Benefits counseling experience – Joe’s work in the benefits counseling area covers many areas of employee benefits law. Below are some examples of that work:

  • As part of the Firm’s Health Care Reform Team, he advises employers and plan sponsors regarding the establishment, administration and operation of fully insured and self-funded health and welfare plans to comply with ERISA, IRC, ACA/PPACA, HIPAA, COBRA, ADA, GINA, and other related laws.
  • Guiding clients through the selection of plan service providers, along with negotiating service agreements with vendors to address plan compliance and operations, while leveraging data security experience to ensure plan data is safeguarded.
  • Counsels plan sponsors on day-to-day compliance and administrative issues affecting plans.
  • Assists in the design and drafting of benefit plan documents, including severance and fringe benefit plans.
  • Advises plan sponsors concerning employee benefit plan operation, administration and correcting errors in operation.

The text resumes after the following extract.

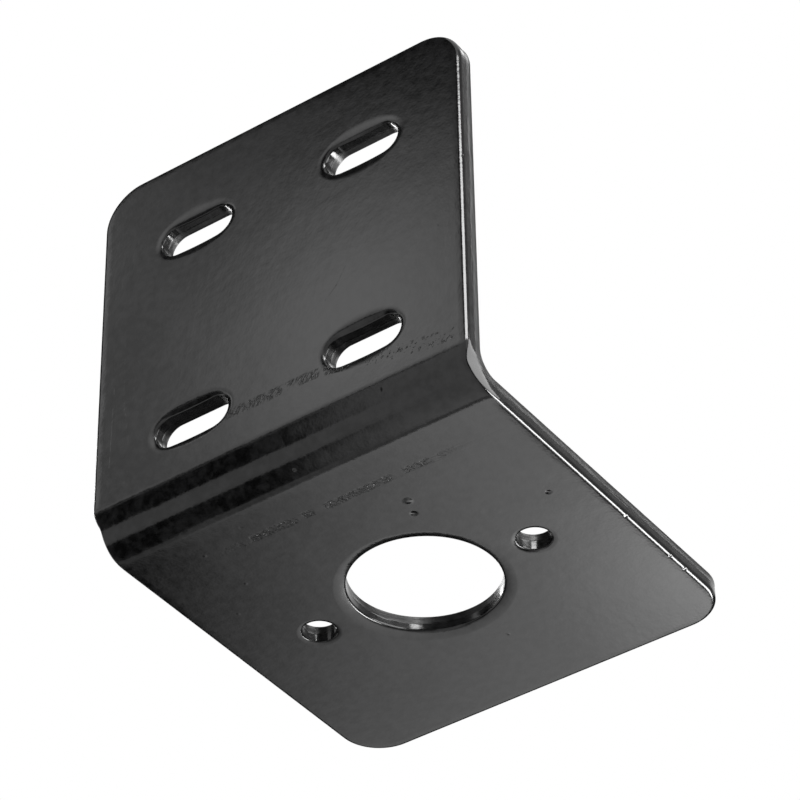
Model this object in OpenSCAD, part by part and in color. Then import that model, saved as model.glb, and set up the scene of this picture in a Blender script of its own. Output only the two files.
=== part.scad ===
// L-shaped motor bracket, folded once from a punched sheet.
// The origin is where the motor axis meets the outer face of the motor flange.
// X runs along the fold, the motor flange lies flat towards +Y, and the slotted flange stands up.

/* [Sheet] */
// Width of the bracket, along the fold
width = 50; // [44:0.5:80]
// Thickness of the sheet
sheet_t = 2.3; // [1.8:0.1:4]
// Inside radius of the fold
fold_r = 2.6; // [1:0.1:4]
// Radius of the four free corners
corner_r = 5.2; // [2.5:0.1:8]

/* [Slotted flange] */
// Height of the slotted flange, over the outside of the fold
slotted_h = 50.6; // [46:0.1:90]
// Width of a slot
slot_w = 4.1; // [3.2:0.1:6]
// Length of a slot, end to end
slot_len = 9.9; // [8:0.1:12]
// Distance between the two columns of slots
slot_pitch_x = 23; // [20:0.1:26]
// Distance between the two rows of slots
slot_pitch_z = 27.7; // [16:0.1:30]
// Height of the lower row of slots
slot_row_z = 11.2; // [10:0.1:14]

/* [Motor flange] */
// Depth of the motor flange, over the outside of the fold
motor_d = 51.7; // [46:0.1:90]
// Distance from the outside of the slotted flange to the motor axis
motor_axis_y = 27.6; // [22:0.1:32]
// Diameter of the opening for the motor's boss
boss_d = 17.5; // [12:0.1:20]
// Diameter of a motor screw's hole
screw_d = 4; // [3:0.1:5]
// Distance between the two motor screws
screw_pitch = 29; // [27:0.1:32]

/* [Punched edges] */
// How far the rolled rim reaches in from the sheet's outline
rim_w = 1.2; // [0.8:0.1:1.8]
// How deep the rim rolls at the outline
rim_d = 0.05; // [0.05:0.05:0.5]
// Radius left on the corner of the outline by tumbling
rim_r = 0.5; // [0.2:0.05:0.7]
// How far the rolled rim reaches out from the boss opening
boss_lip_w = 1.5; // [0.8:0.1:2]
// How deep the rim rolls at the boss opening
boss_lip_d = 0.2; // [0.15:0.05:0.5]
// Radius on the corner of the boss opening
boss_lip_r = 0.3; // [0.1:0.05:0.4]
// How far the rolled rim reaches out from a screw hole
screw_lip_w = 0.6; // [0.4:0.1:1]
// How deep the rim rolls at a screw hole
screw_lip_d = 0.1; // [0.05:0.05:0.3]
// Radius on the corner of a screw hole
screw_lip_r = 0.15; // [0.1:0.05:0.25]
// How far the drawn-in dish reaches out from the middle of a slot's side
slot_dish_side_w = 1.8; // [1:0.1:2.2]
// How far the drawn-in dish reaches past a slot's ends
slot_dish_end_w = 1.3; // [0.8:0.1:1.6]
// How deep the dish is at the middle of a slot's side
slot_dish_d = 0.3; // [0.15:0.05:0.5]
// How far the rolled rim reaches out from a slot
slot_lip_w = 0.9; // [0.6:0.1:1.2]
// How deep the rim rolls at a slot
slot_lip_d = 0.25; // [0.15:0.05:0.4]
// Radius on the corner of a slot
slot_lip_r = 0.35; // [0.2:0.05:0.45]
// Bevel left at the back of every opening
back_break = 0.15; // [0.05:0.05:0.3]

/* [Hidden] */
$fn = 96;
paint = [0.07, 0.07, 0.075];
// Outside radius of the fold
fold_outer_r = fold_r + sheet_t;
// Share of its mean slope at which a rolled rim leaves the flat face
rim_lead = 0.35;
// Overshoot of every cut past the surface that it opens
over = 0.5;
// How far the corner's rounding stands proud where it runs into the rolled rim
blend = 0.002;

// Radius of a rolled rim of width w and depth d
function roll_r(w, d) = norm([w, d]) / (2 * sin((1 - rim_lead) * atan(d / w)));

// Middle of a rolled rim's arc, from the point at the rim's edge on the flat face's level
function roll_middle(w, d) = let (lead = rim_lead * atan(d / w), r = roll_r(w, d))
    [w + r * sin(lead), r * cos(lead)];

// What a rolled rim takes off an edge: x runs into the face from the edge, y runs into the sheet
module roll_over(w, d) {
    middle = roll_middle(w, d);
    difference() {
        translate([-over, -over]) square([middle[0] + over, d + 2 * over]);
        translate(middle) circle(roll_r(w, d));
    }
}

// What the rounding takes off the corner of a rolled rim
module corner_over(w, d, r) {
    middle = roll_middle(w, d);
    reach = roll_r(w, d) - r + blend;
    round_middle = [r, middle[1] - sqrt(reach * reach - (middle[0] - r) * (middle[0] - r))];
    outward = (round_middle - middle) / reach;
    difference() {
        polygon([round_middle, [-over, round_middle[1]], [-over, -over], round_middle + (r + over) * outward]);
        translate(round_middle) circle(r);
    }
}

// Section of the sheet from an inner point out to its edge, with the outer face at y = 0
module edge_section(reach) {
    difference() {
        square([reach, sheet_t]);
        translate([reach, 0]) mirror([1, 0]) {
            roll_over(rim_w, rim_d);
            corner_over(rim_w, rim_d, rim_r);
        }
    }
}

// Section across the whole width of the sheet
module full_section() {
    edge_section(width / 2);
    mirror([1, 0]) edge_section(width / 2);
}

// A flange that lies on its outer face and runs from y = 0 to its free end
module flange(length) {
    straight = length - corner_r;
    translate([0, straight, 0]) rotate([90, 0, 0]) linear_extrude(straight) full_section();
    translate([0, straight, 0]) rotate([90, 0, 90])
        linear_extrude(width - 2 * corner_r, center = true) edge_section(corner_r);
    for (side = [0, 1])
        mirror([side, 0, 0]) translate([width / 2 - corner_r, straight, 0])
            rotate_extrude(angle = 90) edge_section(corner_r);
}

// The fold, a quarter turn about an axis along X
module fold() {
    translate([0, fold_outer_r, fold_outer_r]) rotate([0, 90, 0]) rotate([0, 0, -90])
        rotate_extrude(angle = 90) translate([fold_outer_r, 0]) rotate(90) full_section();
}

// Turns what is drawn on a lying flange to the standing one
module stand() {
    rotate([90, 0, 180]) children();
}

module folded_sheet() {
    translate([0, fold_outer_r, 0]) flange(motor_d - fold_outer_r);
    translate([0, 0, fold_outer_r]) stand() flange(slotted_h - fold_outer_r);
    fold();
}

// Half section of a punched opening with its rolled rim: x runs out from its middle, y runs into the sheet
module punch_section(half, w, d, r) {
    translate([0, -over]) square([half, sheet_t + 2 * over]);
    translate([half, 0]) {
        roll_over(w, d);
        corner_over(w, d, r);
    }
    translate([half, sheet_t]) polygon([[-back_break, -2 * back_break], [0, -back_break], [back_break, 0],
                                        [back_break, over], [-back_break, over]]);
}

module round_opening(d, lip_w, lip_d, lip_r) {
    rotate_extrude() punch_section(d / 2, lip_w, lip_d, lip_r);
}

// A round dish with a rolling rim, one half of the shape drawn in around a slot
module dish(r) {
    rotate_extrude() {
        translate([0, -over]) square([r - slot_dish_side_w, slot_dish_d + over]);
        translate([r - slot_dish_side_w, 0]) roll_over(slot_dish_side_w, slot_dish_d);
    }
}

module slot_dish() {
    half_long = slot_len / 2 + slot_dish_end_w;
    half_wide = slot_w / 2 + slot_dish_side_w;
    plan_r = (half_long * half_long + half_wide * half_wide) / (2 * half_wide);
    intersection() {
        translate([0, half_wide - plan_r, 0]) dish(plan_r);
        translate([0, plan_r - half_wide, 0]) dish(plan_r);
    }
}

module slot_section() {
    punch_section(slot_w / 2, slot_lip_w, slot_lip_d, slot_lip_r);
}

module slot_opening() {
    straight = slot_len - slot_w;
    rotate([90, 0, 90]) linear_extrude(straight, center = true) {
        slot_section();
        mirror([1, 0]) slot_section();
    }
    for (end = [0, 1])
        mirror([end, 0, 0]) translate([straight / 2, 0, 0]) rotate([0, 0, -90])
            rotate_extrude(angle = 180) slot_section();
    slot_dish();
}

module bracket() {
    color(paint) translate([0, -motor_axis_y, 0]) difference() {
        folded_sheet();
        translate([0, motor_axis_y, 0]) {
            round_opening(boss_d, boss_lip_w, boss_lip_d, boss_lip_r);
            for (side = [-1, 1])
                translate([side * screw_pitch / 2, 0, 0])
                    round_opening(screw_d, screw_lip_w, screw_lip_d, screw_lip_r);
        }
        for (column = [-1, 1], row = [0, 1])
            translate([column * slot_pitch_x / 2, 0, slot_row_z + row * slot_pitch_z]) stand() slot_opening();
    }
}

bracket();
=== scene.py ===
"""A folded sheet bracket for a small motor, its black paint and its studio, laid out as an add-on.

It is run as a script: the frame is loaded first, then the operators model each piece inside it.
"""

from math import asin, atan2, ceil, copysign, cos, hypot, pi, radians, sin, sqrt
from typing import NamedTuple

import bmesh
import bpy
from bpy.props import FloatProperty, FloatVectorProperty, PointerProperty
from mathutils import Matrix, Vector, noise


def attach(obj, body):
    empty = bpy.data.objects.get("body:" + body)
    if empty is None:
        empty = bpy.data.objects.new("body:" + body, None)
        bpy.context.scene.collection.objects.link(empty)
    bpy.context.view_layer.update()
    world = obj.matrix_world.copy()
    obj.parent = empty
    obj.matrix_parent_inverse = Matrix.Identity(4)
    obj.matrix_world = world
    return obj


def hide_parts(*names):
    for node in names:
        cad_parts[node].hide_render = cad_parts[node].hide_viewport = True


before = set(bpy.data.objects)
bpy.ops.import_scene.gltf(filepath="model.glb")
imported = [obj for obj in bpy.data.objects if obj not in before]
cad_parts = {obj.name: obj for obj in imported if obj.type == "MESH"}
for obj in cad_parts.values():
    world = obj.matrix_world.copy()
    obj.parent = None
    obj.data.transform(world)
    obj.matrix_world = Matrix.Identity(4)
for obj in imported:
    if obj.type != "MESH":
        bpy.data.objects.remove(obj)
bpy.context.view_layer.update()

bl_info = {
    "name": "Motor Bracket",
    "version": (1, 0, 0),
    "blender": (4, 5, 0),
    "location": "3D View > Sidebar > Bracket",
    "description": "Models a folded sheet bracket with rolled rims and lipped slots, its paint and a studio",
    "category": "Add Mesh",
}

MM = 0.001
NODE = "bracket"


def mm(*values):
    """A place or a length given in millimetres, in metres."""
    return Vector(values) * MM if len(values) > 1 else values[0] * MM


TOUCHING = mm(0.002)    # places closer than this are the same
QUARTER = pi / 2


# Sizes

def length(name, text, value):
    return FloatProperty(name=name, description=text, default=mm(value), min=0, unit="LENGTH", precision=5)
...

Joe speaks and writes regularly on current employee benefits and data privacy and cybersecurity topics and his work has been published in leading business and legal journals and media outlets, such as The Washington Post, Inside Counsel, Bloomberg, The National Law Journal, Financial Times, Business Insurance, HR Magazine and NPR, as well as the ABA Journal, The American Lawyer, Law360, Bender’s Labor and Employment Bulletin, the Australian Privacy Law Bulletin and the Privacy, and Data Security Law Journal.

Joe served as a judicial law clerk for the Honorable Laura Denvir Stith on the Missouri Court of Appeals.